══ RECORDS SUPPLIED
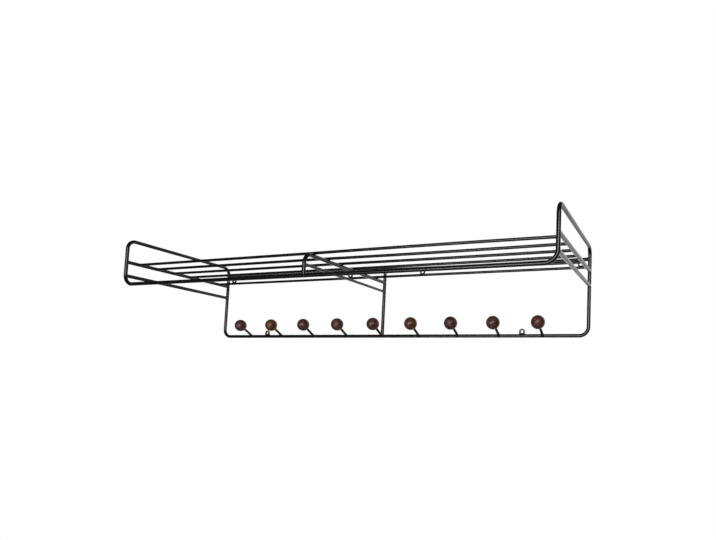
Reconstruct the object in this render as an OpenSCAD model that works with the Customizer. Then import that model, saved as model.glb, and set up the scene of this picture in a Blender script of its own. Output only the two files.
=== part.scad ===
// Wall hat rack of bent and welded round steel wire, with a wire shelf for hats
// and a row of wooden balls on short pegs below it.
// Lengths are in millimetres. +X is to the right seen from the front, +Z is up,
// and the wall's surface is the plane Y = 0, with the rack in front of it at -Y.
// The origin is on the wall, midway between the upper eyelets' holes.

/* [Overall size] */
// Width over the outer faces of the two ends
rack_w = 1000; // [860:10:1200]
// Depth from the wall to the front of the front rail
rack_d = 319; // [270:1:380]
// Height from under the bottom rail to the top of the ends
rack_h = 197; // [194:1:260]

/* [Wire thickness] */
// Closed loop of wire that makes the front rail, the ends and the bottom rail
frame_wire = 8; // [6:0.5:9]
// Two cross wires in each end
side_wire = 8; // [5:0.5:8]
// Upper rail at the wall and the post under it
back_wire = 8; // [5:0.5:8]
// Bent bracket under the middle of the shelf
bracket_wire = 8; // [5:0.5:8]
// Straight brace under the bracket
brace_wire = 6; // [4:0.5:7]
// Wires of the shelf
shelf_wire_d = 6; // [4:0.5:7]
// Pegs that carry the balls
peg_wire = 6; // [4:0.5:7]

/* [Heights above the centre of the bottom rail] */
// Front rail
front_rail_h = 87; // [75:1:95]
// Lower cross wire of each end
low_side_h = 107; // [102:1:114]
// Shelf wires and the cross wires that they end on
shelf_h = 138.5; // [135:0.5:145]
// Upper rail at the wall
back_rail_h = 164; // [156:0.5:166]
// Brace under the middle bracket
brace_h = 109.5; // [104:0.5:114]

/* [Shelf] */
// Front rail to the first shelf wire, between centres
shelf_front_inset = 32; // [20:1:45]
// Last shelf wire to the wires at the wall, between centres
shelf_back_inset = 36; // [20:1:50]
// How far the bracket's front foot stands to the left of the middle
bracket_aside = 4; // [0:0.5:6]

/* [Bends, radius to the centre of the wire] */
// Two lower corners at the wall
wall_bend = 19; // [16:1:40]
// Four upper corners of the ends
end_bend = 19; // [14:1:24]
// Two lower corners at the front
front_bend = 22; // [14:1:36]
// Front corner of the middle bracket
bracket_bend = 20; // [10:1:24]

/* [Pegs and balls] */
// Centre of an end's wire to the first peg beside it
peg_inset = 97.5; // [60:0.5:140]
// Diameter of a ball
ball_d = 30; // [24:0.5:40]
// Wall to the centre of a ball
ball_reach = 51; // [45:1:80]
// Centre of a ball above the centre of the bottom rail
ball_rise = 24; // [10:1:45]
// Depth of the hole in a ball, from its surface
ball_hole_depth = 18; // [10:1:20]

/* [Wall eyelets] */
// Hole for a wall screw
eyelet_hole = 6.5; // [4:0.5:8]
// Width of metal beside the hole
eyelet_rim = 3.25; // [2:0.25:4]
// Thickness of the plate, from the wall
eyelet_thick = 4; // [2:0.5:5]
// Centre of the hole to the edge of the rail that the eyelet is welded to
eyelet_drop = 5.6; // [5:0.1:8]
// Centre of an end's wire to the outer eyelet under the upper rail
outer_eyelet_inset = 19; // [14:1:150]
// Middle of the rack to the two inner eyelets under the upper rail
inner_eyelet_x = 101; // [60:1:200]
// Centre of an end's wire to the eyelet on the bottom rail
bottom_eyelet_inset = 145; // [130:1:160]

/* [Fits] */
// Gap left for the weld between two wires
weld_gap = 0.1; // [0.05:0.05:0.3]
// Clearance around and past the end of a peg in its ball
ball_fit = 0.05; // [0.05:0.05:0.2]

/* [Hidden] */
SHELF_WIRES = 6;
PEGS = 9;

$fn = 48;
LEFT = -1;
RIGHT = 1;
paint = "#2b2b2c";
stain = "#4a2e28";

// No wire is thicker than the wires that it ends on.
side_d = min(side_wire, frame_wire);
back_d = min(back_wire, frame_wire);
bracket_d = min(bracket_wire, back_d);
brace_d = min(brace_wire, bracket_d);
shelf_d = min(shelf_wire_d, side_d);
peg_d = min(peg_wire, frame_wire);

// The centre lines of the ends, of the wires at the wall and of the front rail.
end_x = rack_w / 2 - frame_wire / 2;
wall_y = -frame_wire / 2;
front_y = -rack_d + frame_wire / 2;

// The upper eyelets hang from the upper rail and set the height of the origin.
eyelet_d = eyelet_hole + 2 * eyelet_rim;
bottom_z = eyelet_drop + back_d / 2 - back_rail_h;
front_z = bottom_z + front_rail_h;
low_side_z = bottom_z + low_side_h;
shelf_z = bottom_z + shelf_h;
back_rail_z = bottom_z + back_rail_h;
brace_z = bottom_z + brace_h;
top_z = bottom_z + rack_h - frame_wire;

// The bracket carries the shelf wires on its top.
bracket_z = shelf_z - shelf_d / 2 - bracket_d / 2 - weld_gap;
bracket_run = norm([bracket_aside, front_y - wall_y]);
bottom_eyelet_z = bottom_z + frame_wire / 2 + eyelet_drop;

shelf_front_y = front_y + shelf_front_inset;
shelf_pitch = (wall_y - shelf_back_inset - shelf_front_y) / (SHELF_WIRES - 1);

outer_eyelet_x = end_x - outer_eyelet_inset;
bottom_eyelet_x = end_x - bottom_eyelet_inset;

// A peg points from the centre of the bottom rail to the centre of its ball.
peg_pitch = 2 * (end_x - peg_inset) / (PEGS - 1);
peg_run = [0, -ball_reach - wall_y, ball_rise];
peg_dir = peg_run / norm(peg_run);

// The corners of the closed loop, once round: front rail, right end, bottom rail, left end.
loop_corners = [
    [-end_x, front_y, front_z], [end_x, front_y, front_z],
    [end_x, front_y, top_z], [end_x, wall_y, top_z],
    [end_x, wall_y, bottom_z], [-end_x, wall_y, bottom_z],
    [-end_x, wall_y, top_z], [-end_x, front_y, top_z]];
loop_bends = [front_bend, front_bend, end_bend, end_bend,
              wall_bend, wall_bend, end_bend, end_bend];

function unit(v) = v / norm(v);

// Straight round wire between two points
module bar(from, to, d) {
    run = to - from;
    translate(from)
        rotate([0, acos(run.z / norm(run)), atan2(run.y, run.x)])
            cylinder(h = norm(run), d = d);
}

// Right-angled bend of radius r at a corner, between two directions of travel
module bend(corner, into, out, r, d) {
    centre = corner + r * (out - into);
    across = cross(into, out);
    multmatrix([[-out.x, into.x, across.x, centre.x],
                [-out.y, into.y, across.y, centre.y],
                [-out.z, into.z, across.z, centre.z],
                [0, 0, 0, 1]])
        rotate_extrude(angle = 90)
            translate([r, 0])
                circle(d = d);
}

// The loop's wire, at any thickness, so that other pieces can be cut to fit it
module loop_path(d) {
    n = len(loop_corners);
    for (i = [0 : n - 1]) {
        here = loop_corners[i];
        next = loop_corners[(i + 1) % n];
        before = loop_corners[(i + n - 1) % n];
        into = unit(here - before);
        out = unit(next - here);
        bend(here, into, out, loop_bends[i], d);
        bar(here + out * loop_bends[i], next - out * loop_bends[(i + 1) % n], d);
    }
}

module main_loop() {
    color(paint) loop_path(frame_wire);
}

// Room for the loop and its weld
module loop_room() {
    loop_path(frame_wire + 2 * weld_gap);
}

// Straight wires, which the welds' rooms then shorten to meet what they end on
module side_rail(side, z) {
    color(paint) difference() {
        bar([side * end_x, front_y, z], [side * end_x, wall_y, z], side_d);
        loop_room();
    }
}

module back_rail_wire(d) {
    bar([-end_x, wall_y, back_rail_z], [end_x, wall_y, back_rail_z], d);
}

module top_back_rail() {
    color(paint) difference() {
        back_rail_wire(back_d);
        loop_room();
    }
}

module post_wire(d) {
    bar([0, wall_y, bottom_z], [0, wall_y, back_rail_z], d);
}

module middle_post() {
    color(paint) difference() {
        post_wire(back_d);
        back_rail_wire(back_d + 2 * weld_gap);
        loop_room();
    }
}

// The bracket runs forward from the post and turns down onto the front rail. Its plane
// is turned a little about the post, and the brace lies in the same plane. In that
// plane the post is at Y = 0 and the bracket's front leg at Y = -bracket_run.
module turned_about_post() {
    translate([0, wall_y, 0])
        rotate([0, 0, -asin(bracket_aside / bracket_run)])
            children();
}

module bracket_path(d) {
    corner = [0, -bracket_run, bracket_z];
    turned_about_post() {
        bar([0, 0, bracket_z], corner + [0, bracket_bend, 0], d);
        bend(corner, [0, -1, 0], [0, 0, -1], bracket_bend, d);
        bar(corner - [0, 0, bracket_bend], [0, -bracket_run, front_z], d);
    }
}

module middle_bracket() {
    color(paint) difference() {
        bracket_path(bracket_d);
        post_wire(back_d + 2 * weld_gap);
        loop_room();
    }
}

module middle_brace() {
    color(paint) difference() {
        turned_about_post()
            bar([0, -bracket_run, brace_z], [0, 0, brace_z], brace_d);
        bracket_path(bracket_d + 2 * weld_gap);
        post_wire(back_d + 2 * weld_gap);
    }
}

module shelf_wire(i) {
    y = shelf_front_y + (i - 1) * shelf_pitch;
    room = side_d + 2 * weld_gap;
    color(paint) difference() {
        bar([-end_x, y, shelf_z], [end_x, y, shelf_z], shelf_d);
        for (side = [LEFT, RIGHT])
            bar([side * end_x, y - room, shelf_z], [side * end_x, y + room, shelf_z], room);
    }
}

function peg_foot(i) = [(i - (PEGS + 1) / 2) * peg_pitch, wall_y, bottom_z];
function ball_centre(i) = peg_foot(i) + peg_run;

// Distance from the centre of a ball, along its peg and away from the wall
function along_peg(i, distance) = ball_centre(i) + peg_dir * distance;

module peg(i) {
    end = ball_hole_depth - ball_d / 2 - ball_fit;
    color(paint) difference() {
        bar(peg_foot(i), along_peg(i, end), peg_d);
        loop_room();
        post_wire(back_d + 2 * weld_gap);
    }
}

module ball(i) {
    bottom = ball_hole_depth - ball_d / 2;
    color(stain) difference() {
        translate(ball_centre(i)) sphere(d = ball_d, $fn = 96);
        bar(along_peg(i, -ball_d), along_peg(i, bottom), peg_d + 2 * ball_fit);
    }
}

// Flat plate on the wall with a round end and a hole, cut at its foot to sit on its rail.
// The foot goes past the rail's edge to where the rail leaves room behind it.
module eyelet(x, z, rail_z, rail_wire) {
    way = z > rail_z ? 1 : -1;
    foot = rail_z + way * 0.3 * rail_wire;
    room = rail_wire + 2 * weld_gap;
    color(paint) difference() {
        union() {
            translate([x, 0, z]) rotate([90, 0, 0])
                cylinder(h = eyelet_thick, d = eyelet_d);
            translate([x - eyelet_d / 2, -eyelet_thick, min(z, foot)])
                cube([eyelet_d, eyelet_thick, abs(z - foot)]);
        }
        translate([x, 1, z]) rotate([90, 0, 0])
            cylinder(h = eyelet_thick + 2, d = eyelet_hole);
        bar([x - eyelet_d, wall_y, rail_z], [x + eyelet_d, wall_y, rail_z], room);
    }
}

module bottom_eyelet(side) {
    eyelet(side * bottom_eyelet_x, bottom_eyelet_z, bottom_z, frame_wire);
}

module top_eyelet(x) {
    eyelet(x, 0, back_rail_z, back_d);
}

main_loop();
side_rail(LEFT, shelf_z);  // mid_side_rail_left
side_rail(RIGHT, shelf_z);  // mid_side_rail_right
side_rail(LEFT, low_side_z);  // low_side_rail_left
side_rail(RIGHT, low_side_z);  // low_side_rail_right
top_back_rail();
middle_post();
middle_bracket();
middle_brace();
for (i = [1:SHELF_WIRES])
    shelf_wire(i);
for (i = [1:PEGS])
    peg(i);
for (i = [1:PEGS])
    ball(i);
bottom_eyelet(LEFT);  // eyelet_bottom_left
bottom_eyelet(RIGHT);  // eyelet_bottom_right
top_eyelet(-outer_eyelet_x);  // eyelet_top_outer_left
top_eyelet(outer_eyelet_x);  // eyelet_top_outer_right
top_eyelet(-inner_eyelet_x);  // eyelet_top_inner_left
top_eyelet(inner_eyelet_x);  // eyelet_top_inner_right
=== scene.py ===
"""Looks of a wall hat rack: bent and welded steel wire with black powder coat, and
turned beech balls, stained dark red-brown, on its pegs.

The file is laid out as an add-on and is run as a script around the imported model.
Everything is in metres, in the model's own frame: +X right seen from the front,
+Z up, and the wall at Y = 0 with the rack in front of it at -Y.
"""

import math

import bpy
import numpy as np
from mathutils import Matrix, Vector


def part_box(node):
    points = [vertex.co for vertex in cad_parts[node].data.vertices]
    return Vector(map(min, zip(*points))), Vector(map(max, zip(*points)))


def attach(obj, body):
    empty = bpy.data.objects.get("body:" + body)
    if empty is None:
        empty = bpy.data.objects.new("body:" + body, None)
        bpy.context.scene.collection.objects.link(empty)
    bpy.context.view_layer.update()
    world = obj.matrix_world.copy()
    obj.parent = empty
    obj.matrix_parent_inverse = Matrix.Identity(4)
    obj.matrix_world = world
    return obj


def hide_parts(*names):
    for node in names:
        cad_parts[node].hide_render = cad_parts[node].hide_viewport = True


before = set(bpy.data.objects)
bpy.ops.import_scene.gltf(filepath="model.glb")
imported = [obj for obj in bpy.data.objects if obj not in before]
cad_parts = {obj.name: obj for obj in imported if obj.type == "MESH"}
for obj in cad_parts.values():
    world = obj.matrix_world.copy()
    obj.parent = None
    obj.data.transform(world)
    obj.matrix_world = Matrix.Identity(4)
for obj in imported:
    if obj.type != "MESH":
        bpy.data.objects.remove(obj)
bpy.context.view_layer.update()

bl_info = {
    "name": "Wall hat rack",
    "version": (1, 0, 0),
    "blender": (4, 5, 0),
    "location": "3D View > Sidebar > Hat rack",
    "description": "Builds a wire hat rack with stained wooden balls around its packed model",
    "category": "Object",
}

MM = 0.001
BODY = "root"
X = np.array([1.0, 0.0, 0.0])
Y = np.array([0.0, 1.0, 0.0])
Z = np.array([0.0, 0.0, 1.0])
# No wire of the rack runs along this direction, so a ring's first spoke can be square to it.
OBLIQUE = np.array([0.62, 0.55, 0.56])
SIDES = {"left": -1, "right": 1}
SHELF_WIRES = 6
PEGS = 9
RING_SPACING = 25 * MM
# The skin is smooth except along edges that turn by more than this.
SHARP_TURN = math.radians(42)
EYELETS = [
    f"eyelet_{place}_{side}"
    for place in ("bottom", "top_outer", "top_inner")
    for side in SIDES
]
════
══ RECORDS SUPPLIED
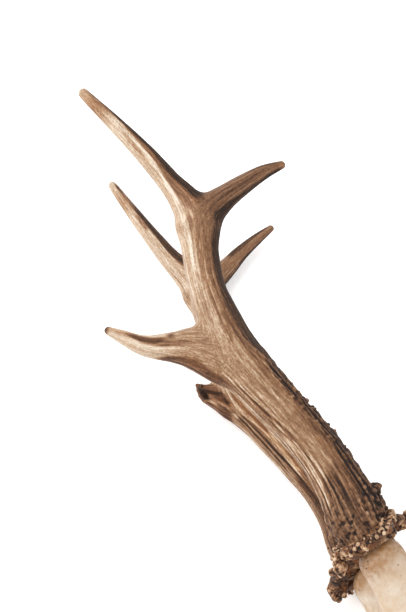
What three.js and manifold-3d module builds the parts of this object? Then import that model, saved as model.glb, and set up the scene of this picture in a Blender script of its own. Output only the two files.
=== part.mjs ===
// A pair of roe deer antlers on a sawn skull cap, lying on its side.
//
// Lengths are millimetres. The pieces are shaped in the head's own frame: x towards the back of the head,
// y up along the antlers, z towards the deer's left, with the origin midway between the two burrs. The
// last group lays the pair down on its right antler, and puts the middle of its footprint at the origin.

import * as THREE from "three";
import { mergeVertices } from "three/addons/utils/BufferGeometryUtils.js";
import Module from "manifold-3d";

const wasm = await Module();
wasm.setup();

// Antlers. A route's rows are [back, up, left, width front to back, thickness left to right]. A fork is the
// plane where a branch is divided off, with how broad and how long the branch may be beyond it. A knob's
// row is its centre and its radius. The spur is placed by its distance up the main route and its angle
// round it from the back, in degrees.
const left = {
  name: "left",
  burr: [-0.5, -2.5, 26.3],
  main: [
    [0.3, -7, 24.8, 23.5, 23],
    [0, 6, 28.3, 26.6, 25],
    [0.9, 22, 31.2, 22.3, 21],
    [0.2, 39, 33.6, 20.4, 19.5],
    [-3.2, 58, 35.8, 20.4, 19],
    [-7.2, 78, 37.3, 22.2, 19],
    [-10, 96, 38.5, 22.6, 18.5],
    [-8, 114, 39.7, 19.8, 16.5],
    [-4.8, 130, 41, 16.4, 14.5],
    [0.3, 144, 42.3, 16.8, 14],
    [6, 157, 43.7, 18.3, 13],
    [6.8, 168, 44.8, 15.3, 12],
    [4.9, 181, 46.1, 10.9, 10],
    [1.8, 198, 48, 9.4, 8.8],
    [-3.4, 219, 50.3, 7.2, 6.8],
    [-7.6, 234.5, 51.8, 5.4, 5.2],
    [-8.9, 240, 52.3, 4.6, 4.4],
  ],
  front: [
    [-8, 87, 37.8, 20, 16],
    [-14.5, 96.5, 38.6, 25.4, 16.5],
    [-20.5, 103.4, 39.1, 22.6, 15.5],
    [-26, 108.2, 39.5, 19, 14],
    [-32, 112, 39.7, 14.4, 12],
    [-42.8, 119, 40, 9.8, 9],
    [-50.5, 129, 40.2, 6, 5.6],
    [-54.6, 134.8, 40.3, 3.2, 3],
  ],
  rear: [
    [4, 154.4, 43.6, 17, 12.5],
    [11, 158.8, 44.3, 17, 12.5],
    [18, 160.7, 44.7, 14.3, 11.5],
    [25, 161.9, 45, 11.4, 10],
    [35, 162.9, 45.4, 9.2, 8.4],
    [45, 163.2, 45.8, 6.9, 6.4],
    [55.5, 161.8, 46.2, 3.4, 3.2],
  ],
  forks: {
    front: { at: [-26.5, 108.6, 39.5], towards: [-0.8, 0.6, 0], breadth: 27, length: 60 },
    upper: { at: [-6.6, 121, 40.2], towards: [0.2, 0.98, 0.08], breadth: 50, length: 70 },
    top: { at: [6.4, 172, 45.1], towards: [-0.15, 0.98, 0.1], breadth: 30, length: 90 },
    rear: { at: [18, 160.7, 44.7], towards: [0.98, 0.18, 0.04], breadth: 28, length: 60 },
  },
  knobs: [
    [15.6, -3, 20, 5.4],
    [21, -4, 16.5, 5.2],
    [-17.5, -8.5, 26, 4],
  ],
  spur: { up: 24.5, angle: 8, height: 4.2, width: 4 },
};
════
SET TASK:
Write out, from the lines above, only those from the line with "main_loop();" to the line with "obj.data.transform(world)", exactly as given, including the first and the last.

ANSWER FOR THE TASK:
main_loop();
side_rail(LEFT, shelf_z);  // mid_side_rail_left
side_rail(RIGHT, shelf_z);  // mid_side_rail_right
side_rail(LEFT, low_side_z);  // low_side_rail_left
side_rail(RIGHT, low_side_z);  // low_side_rail_right
top_back_rail();
middle_post();
middle_bracket();
middle_brace();
for (i = [1:SHELF_WIRES])
    shelf_wire(i);
for (i = [1:PEGS])
    peg(i);
for (i = [1:PEGS])
    ball(i);
bottom_eyelet(LEFT);  // eyelet_bottom_left
bottom_eyelet(RIGHT);  // eyelet_bottom_right
top_eyelet(-outer_eyelet_x);  // eyelet_top_outer_left
top_eyelet(outer_eyelet_x);  // eyelet_top_outer_right
top_eyelet(-inner_eyelet_x);  // eyelet_top_inner_left
top_eyelet(inner_eyelet_x);  // eyelet_top_inner_right
=== scene.py ===
"""Looks of a wall hat rack: bent and welded steel wire with black powder coat, and
turned beech balls, stained dark red-brown, on its pegs.

The file is laid out as an add-on and is run as a script around the imported model.
Everything is in metres, in the model's own frame: +X right seen from the front,
+Z up, and the wall at Y = 0 with the rack in front of it at -Y.
"""

import math

import bpy
import numpy as np
from mathutils import Matrix, Vector


def part_box(node):
    points = [vertex.co for vertex in cad_parts[node].data.vertices]
    return Vector(map(min, zip(*points))), Vector(map(max, zip(*points)))


def attach(obj, body):
    empty = bpy.data.objects.get("body:" + body)
    if empty is None:
        empty = bpy.data.objects.new("body:" + body, None)
        bpy.context.scene.collection.objects.link(empty)
    bpy.context.view_layer.update()
    world = obj.matrix_world.copy()
    obj.parent = empty
    obj.matrix_parent_inverse = Matrix.Identity(4)
    obj.matrix_world = world
    return obj


def hide_parts(*names):
    for node in names:
        cad_parts[node].hide_render = cad_parts[node].hide_viewport = True


before = set(bpy.data.objects)
bpy.ops.import_scene.gltf(filepath="model.glb")
imported = [obj for obj in bpy.data.objects if obj not in before]
cad_parts = {obj.name: obj for obj in imported if obj.type == "MESH"}
for obj in cad_parts.values():
    world = obj.matrix_world.copy()
    obj.parent = None
    obj.data.transform(world)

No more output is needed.